Saadet zinciri iddiası

İstanbul Anadolu Cumhuriyet Başsavcılığı’na sunulan suç duyurusu dilekçesinde Sibel Koçan’ın ölümünün ardından SAS Holding’in saadet zinciri sistemiyle çalışan bir şirket olduğu, insanları dolandırmak maksadıyla hareket ettiği ve binlerce kişiyi dolandırıldığı iddia edildi.

 

‘Suç örgütüyle karşı karşıyayız’

 

Şoke eden detaylara yer verilen dilekçede, şüphelilerin örgüt kurma suçunu işleyerek eylem birliği içerisinde hareket ettikleri söylendi. Sibel koçanın gaspçılar tarafından öldürülmesi olayına da yer verilen dilekçede, Koçan’ın hastaneye dahil götürülmediği, kanlar içinde yerde yattığı sırada kardeşi Sema Koçan’ın kendisine hiçbir soru yöneltilmemesine rağmen polislere ‘Benim bu şirketle hiçbir ilişiğim yok, ben bu şirkette çalışmıyorum’ dediği anlatıldı.

‘Eski eşin ölmesi hayatın akışına aykırı’

 

Aynı zamanda Sibel Koçan’ın hastaneye götürüldüğü esnada kardeşi Sema Koçan’ın diğer 2 şüpheliye ‘Çabuk evin anahtarlarını getirin’ dediği ve böylece kendisi için maddi menfaat elde etmeyi planladığı belirtildi.
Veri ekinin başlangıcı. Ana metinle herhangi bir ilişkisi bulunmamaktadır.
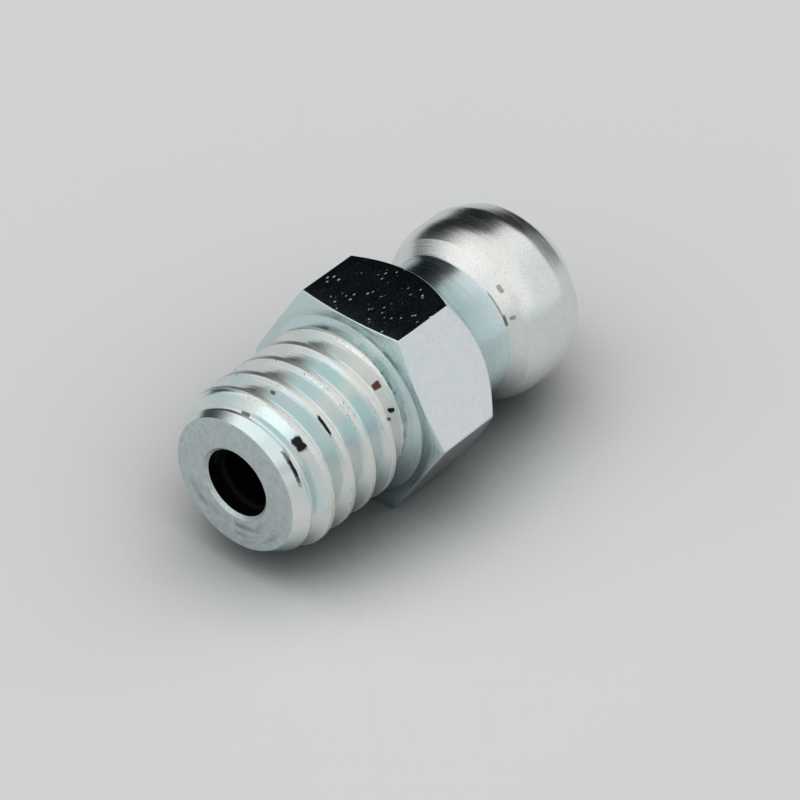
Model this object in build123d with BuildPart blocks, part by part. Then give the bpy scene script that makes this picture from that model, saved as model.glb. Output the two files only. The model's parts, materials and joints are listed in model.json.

Aynı gün Sibel Koçan’ın eski eşi Süleyman Aydın’ın da ölü bulunmasının hayatın olağan akışına uymadığı aktarıldı.

 

Kameraların çalışmaması şüphe uyandırıcı

 

Düzenli olarak çalışan şirket kameralarının olay günü çalışmadığının oldukça şüpheli bir durum olduğunun vurgulandığı dilekçede Sema Koçan’ın kameraların tamir edilmesi amacıyla gelen görevlilerle tartışma çıkardığı, kameraların tamir edilmesini istemeyerek görevlileri şirketten kovduğu da anlatıldı.

Ev eşyaları arasında 58 milyon lira

Dilekçede olaydan 4 gün sonra Sema Koçan’ın SAS Holding’in avukatlığını yapan Bekir Aydın’la şirkete gittiğine ve şirketten çok sayıda valiz ve evrak çıkarttıklarına da yer verildi.

Sema Koçan’ın dairesinde 58 milyon 600 bin tutarında paranın ele geçirildiğinin anlatıldığı dilekçede Sema Koçan’ın parayı taşınıyormuşçasına çekyat, buzdolabı gibi eşyaların içine konulması talimatı verdiği ve şüphelilerin parayı nasıl çıkaracakları konusunda birbirirlerini yönlendirdiği aktarıldı.

 

 ‘Asıl amaçları paraydı’

 

Dilekçede söz konusu 58 milyon 600 bin liranın mağdur yatırımcılara dağıtıldığı ve şüphelilerin 3 milyar liralık bir mevlayı kendi hakimiyet alanlarına almak için böyle bir eylem yaptıkları iddia edildi. Aynı zamanda asıl mağduriyetin 3 milyar lirayı gerçek sahiplerine teslim edilmesiyle girebileceği söylendi.

Şirketin mühürlenmesini istediler

 

Şirketin mühürlenerek giriş çıkışlarının engellenmesi ve gözden kaçırılan her bir evrakın incelenmesiyle olayın açığa çıkacağının vurgulandığı dilekçede şüphelilerin kendilerine maddi menfaat sağlamak amacıyla binlerce kişiyi mağdur ettikleri bildirildi.

Onlarca mağdur, suç duyurusunda bulunmalarının ardından adliye önünde ‘Saslıyız, haklıyız, alacaklıyız’ diye bağırarak sloganlar attı. Mağdur Filiz Sönmez ise ‘Biz holdingin yüzde 20’sini oluşturan mağdur yatırımcılar olarak hayatımız boyunca emek vererek çalışıp biriktirdiğimiz paralarımızı geri almak istiyoruz’ dedi.